The Knights players are staging scrimmages at T-Mobile Arena to get a feel for game-day vibes, but fans are not allowed at any practices and even media is banned from the arena to report on the scrimmages like the one tonight. There has not been a game at T-Mobile Arena since March 2020.
The Knights did post a video on their Twitter account this afternoon explaining the team is reacquainting itself with T-Mobile Arena.
“This building just doesn’t feel the same without our Medieval Maniacs,” Stormy Buonantony, the VGK’s in-house reporter, said near the end of the 1:50 video.
Playing at T-Mobile Arena does offer newcomers like defenseman Alex Pietrangelo a chance to get a feel for the way the puck bounces off the boards on shots and passes.
The Knights did allow media to see a 30-minute skate session at the Summerlin practice center at 10 a.m. Saturday. But tonight is another scrimmage when players will take to the ice to the familiar John Wick theme music and video images on the center-hung jumbotron scoreboard.
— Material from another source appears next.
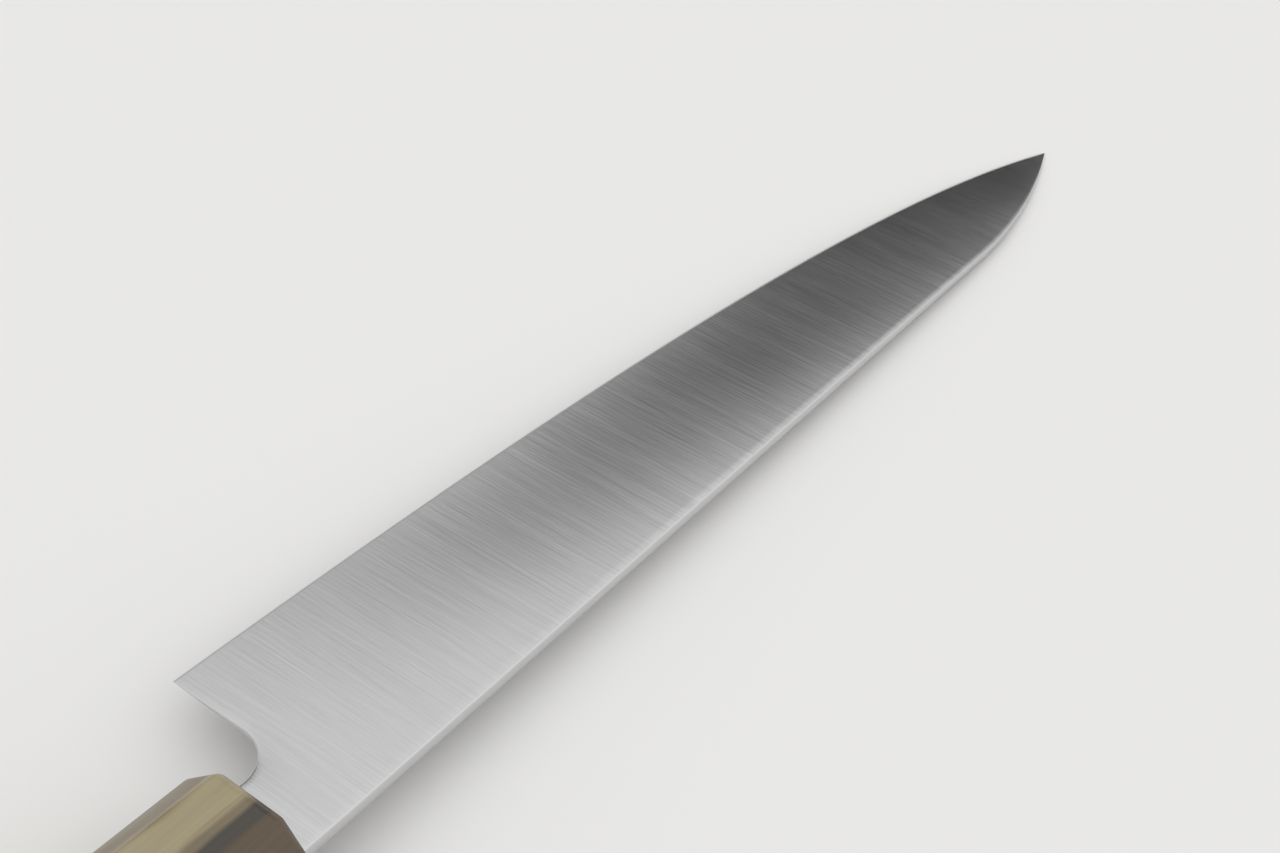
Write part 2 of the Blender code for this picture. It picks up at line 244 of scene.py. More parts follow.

But, again, no fans. As forward Jonathan Marchessault said on the VGK video, no fans screaming when scoring a goal. Just not the same.
I have attended UFC events at UFC’s Apex building, Raiders games at Allegiant Stadium and even a few college football games at Sam Boyd Stadium and the games are a fundamentally different entertainment experience without fans.
The Golden Knights game experience is built on the fans, many of whom build much of their lives around the VGK experience. That’s because the Knights were organically created from scratch here in Las Vegas, an expansion team instead of a re-located team. Knights fans are emotionally invested in this franchise in a way you don’t see in many markets.